▶ _Aim_:
From the entries below, copy exactly the lines from the one that contains "The build123d and" through the one that contains "return moved", both included, and only those.

┄┄┄┄┄┄┄┄┄┄┄┄┄┄┄┄┄┄┄┄

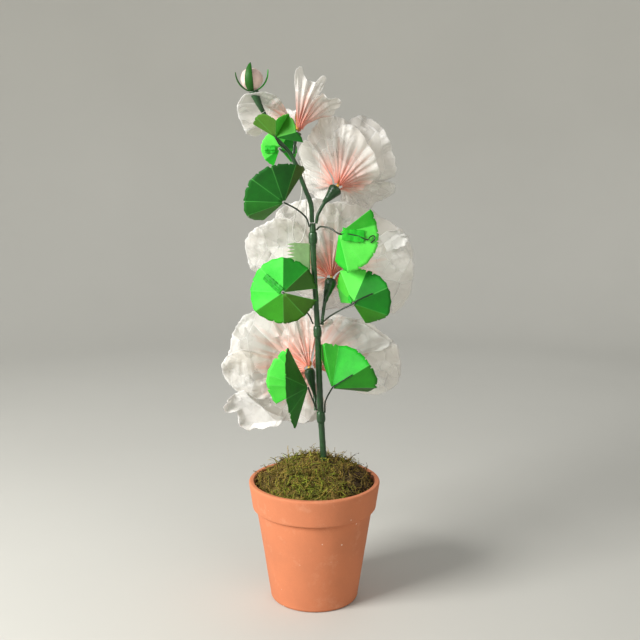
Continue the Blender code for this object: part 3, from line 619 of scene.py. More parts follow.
def spread(tree, value, low, high, to_low=0.0, to_high=1.0):
    """A value's range from low to high, brought to another range and held there."""
    return node(tree, "MapRange", {"Value": value, "From Min": low, "From Max": high,
                                   "To Min": to_low, "To Max": to_high}).outputs["Result"]


def sums(tree, operation, first, second):
    """One arithmetic step."""
    return node(tree, "Math", {0: first, 1: second}, operation=operation).outputs[0]


def relief(tree, height, distance, strength=1.0):
    """A normal bent by a height, in metres of relief."""
    return node(tree, "Bump", {"Height": height, "Distance": distance,
                               "Strength": strength}).outputs["Normal"]


def mark(tree, label):
    """A value stored on the piece's points."""
    return node(tree, "Attribute", attribute_name=label)


def lay_of(tree, scale):
    """The piece's own lay, its two directions scaled."""
    lay = node(tree, "UVMap", uv_map="Lay").outputs["UV"]
    return node(tree, "VectorMath", {0: lay, 1: (*scale, 1.0)}, operation="MULTIPLY").outputs[0]


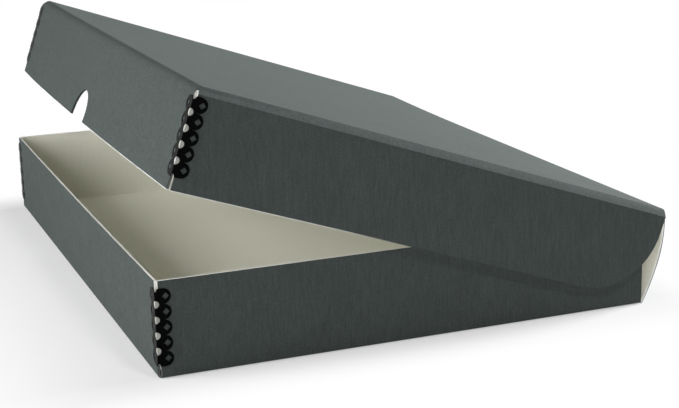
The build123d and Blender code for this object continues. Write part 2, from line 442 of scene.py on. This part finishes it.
def lid_lift(x, s):
    """How far the lid stands proud of its plane towards its left side."""
    near = max(0.0, 1 - (x + LID["width"] / 2) / LIFT_REACH)
    return LID_LIFT * near * near * (1 - LIFT_FADE * s / LID["length"])


def warp(body, ply):
    """The way the real folded board departs from the square solid, as a function of a point."""
    panel = PANELS[body]

    def moved(co):
        x, s, d = panel.local(co)
        side = 1 if x > 0 else -1
        from_side = panel.width / 2 - abs(x)
        from_front = panel.length - s
        new_side, new_d = facet(from_side, d, panel.fold, SIDE_FACET if panel is lid else 0)
        new_front, new_d = facet(from_front, new_d, panel.fold, FRONT_FACET if panel is lid else 0)
        if ply == "liner" and from_side < BEAD_REACH:
            new_side += bead(from_side - BOARD, d - BOARD) * BEAD_SIZE[body]
        if ply == "liner" and from_front < BEAD_REACH:
            new_front += bead(from_front - BOARD, d - BOARD) * BEAD_SIZE[body]
        if from_front < panel.fold and d > panel.fold:
            rise = (d - panel.fold) / (panel.depth - panel.fold)
            new_front -= FRONT_BOW[body] * (1 - (2 * x / panel.width) ** 2) * rise ** BOW_POWER
        if panel is lid:
            new_d -= lid_lift(x, s)
        return panel.point(side * (panel.width / 2 - new_side), panel.length - new_front, new_d)

    return moved


def folded_board(node, body, ply):
    """A ply of the tray or lid: the CAD solid's faces, cut finer and warped as the real board is."""
    panel = PANELS[body]
    half = panel.width / 2
    bm = bmesh.new()
    bm.from_mesh(frame["nodes"][node].data)
    bmesh.ops.remove_doubles(bm, verts=bm.verts, dist=WELD)
    bmesh.ops.dissolve_limit(bm, angle_limit=radians(FLAT_ANGLE), verts=bm.verts, edges=bm.edges)

    def near_front(co):
        return panel.local(co)[1] > panel.length - panel.fold - FRONT_MARGIN

    def anywhere(co):
        return True

    for x in steps(-half + panel.fold, half - panel.fold, BOW_COLUMNS):
        cut_at(bm, (x, 0, 0), (1, 0, 0), near_front)
    for d in steps(panel.fold, panel.depth, BOW_ROWS)[:-1]:
        cut_at(bm, panel.point(0, 0, d), panel.inward, near_front)
    if ply == "liner":
        for extra in BEAD_CUTS:
            for side in (-1, 1):
                cut_at(bm, (side * (half - BOARD - extra), 0, 0), (1, 0, 0), anywhere)
            cut_at(bm, panel.point(0, panel.length - BOARD - extra, 0), panel.along, anywhere)
            cut_at(bm, panel.point(0, 0, BOARD + extra), panel.inward, anywhere)
    if panel is lid:
        for share in steps(0, 1, LIFT_COLUMNS):
            cut_at(bm, (-half + panel.fold + LIFT_REACH * share, 0, 0), (1, 0, 0), anywhere)
        for s in steps(0, panel.length, LIFT_ROWS)[1:-1]:
            cut_at(bm, panel.point(0, s, 0), panel.along, anywhere)
    moved = warp(body, ply)
    for vert in bm.verts:
        vert.co = moved(vert.co)
    piece = new_piece(f"{node}_board", bm)
    slot, materials = FINISHES[ply]
    finish_piece(piece, wall_grey[body] if ply == "facing" else materials[body], slot)
    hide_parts(node)
    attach(piece, body)


for body in ("tray", "lid"):
    folded_board(f"{body}_core", body, "core")
    folded_board(f"{body}_wall_facing", body, "facing")
    folded_board(f"{body}_liner", body, "liner")
folded_board("lid_top_facing", "lid", "facing")

base = frame["nodes"]["tray_base_facing"]
base.data.materials.clear()
base.data.materials.append(grey["tray"])


# ---------------------------------------------------------------- spine and its two folds
SPINE_BOW = 3.7 * MM
BOW_MIDDLE = 31 * MM
BOW_BELOW = (28 * MM, 1.6)  # reach and power of the bow's curve below its middle
BOW_ABOVE = (25.5 * MM, 2.0)
SPINE_START = TRAY["fold"]
SPINE_END = SPINE_HEIGHT - LID["fold"]
SPINE_ROWS = 24
FOLD_ROWS = 12
SPINE_COLUMNS = 24
CREASE_TIGHTNESS = 0.88
EDGE_SWELL = 0.2 * MM  # how much thicker the spine's facing looks at its ends, where it curls
RAISED_FROM = 20 * MM  # the spine follows the lid's lift above this height


def spine_bow(s):
    """How far the spine bows outwards at this height, and its slope there."""
    reach, power = BOW_ABOVE if s > BOW_MIDDLE else BOW_BELOW
    u = (s - BOW_MIDDLE) / reach
    slope = -SPINE_BOW * power * abs(u) ** (power - 1) / reach * (1 if u > 0 else -1)
    return SPINE_BOW * (1 - abs(u) ** power), slope


def spine_surface(depth, count):
    """Points up the spine at this depth from its outer face."""
    rows = steps(SPINE_START, SPINE_END, count)
    return [spine.point(0, s, depth - spine_bow(s)[0]) for s in rows]


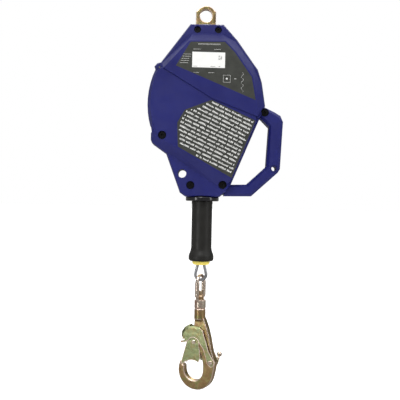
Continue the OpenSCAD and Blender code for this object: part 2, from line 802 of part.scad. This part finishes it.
front_cover();
rear_cover();
upper_label();
id_sticker();
lower_label();
cover_screws();
cover_nuts();
edge_rivet();
anchor_plate();
anchor_seal();
front_frame();
rear_frame();
frame_bolts();
frame_nuts();
frame_spacers();
drum_shaft();
shaft_nuts();
thrust_spacers();
brake_base();
front_lining();
rear_lining();
pressure_ring();
brake_screws();
disc_springs();
spring_case();
spring_lid();
power_spring();
nozzle();
cable_guide();
cable_lead();
cable_drum();
drum_bushes();
wound_cable();
spring_arbor();
pawl_pins();
pawl_springs();
cable_stop();
pawl_1();
pawl_2();
pawl_3();
ratchet_ring();
grip_sleeve();
end_ring();
cable_tail();
cable_ferrule();
cable_loop();
thimble();
swivel_eye();
hook_body();
swivel_stud();
gate_rivet();
lever_pin();
gate_spring();
lever_spring();
gate();
lock_lever();
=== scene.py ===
"""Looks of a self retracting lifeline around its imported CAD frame. Metres, +Z up, +Y to the back."""
import json
import math
import random

import bpy
from mathutils import Matrix, Vector


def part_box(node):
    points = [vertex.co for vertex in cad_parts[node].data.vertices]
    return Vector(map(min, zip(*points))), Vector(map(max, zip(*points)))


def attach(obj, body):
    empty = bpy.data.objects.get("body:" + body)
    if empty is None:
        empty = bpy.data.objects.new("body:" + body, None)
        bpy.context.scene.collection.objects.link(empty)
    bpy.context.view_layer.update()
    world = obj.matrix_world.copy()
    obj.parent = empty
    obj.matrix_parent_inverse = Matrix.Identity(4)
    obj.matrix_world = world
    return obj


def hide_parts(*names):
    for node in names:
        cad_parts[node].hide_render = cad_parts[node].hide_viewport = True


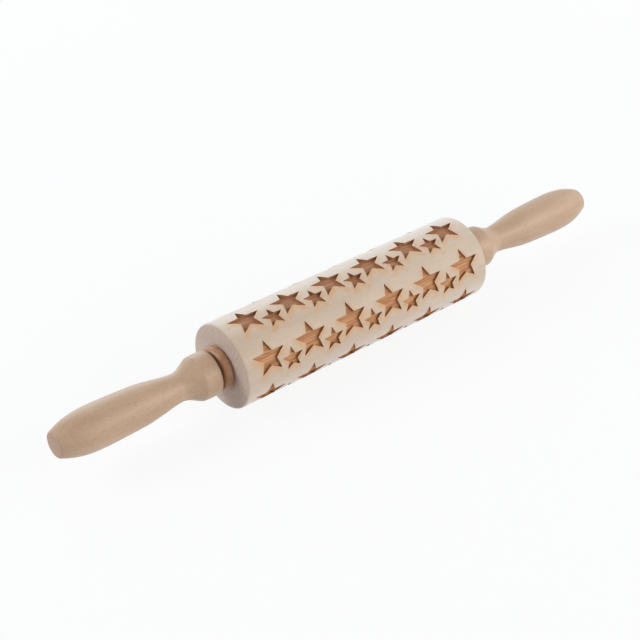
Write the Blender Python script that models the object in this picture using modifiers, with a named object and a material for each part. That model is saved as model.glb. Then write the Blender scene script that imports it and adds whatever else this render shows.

┄┄┄┄┄┄┄┄┄┄┄┄┄┄┄┄┄┄┄┄

▶ _Exercise solution_:
The build123d and Blender code for this object continues. Write part 2, from line 442 of scene.py on. This part finishes it.
def lid_lift(x, s):
    """How far the lid stands proud of its plane towards its left side."""
    near = max(0.0, 1 - (x + LID["width"] / 2) / LIFT_REACH)
    return LID_LIFT * near * near * (1 - LIFT_FADE * s / LID["length"])


def warp(body, ply):
    """The way the real folded board departs from the square solid, as a function of a point."""
    panel = PANELS[body]

    def moved(co):
        x, s, d = panel.local(co)
        side = 1 if x > 0 else -1
        from_side = panel.width / 2 - abs(x)
        from_front = panel.length - s
        new_side, new_d = facet(from_side, d, panel.fold, SIDE_FACET if panel is lid else 0)
        new_front, new_d = facet(from_front, new_d, panel.fold, FRONT_FACET if panel is lid else 0)
        if ply == "liner" and from_side < BEAD_REACH:
            new_side += bead(from_side - BOARD, d - BOARD) * BEAD_SIZE[body]
        if ply == "liner" and from_front < BEAD_REACH:
            new_front += bead(from_front - BOARD, d - BOARD) * BEAD_SIZE[body]
        if from_front < panel.fold and d > panel.fold:
            rise = (d - panel.fold) / (panel.depth - panel.fold)
            new_front -= FRONT_BOW[body] * (1 - (2 * x / panel.width) ** 2) * rise ** BOW_POWER
        if panel is lid:
            new_d -= lid_lift(x, s)
        return panel.point(side * (panel.width / 2 - new_side), panel.length - new_front, new_d)

    return moved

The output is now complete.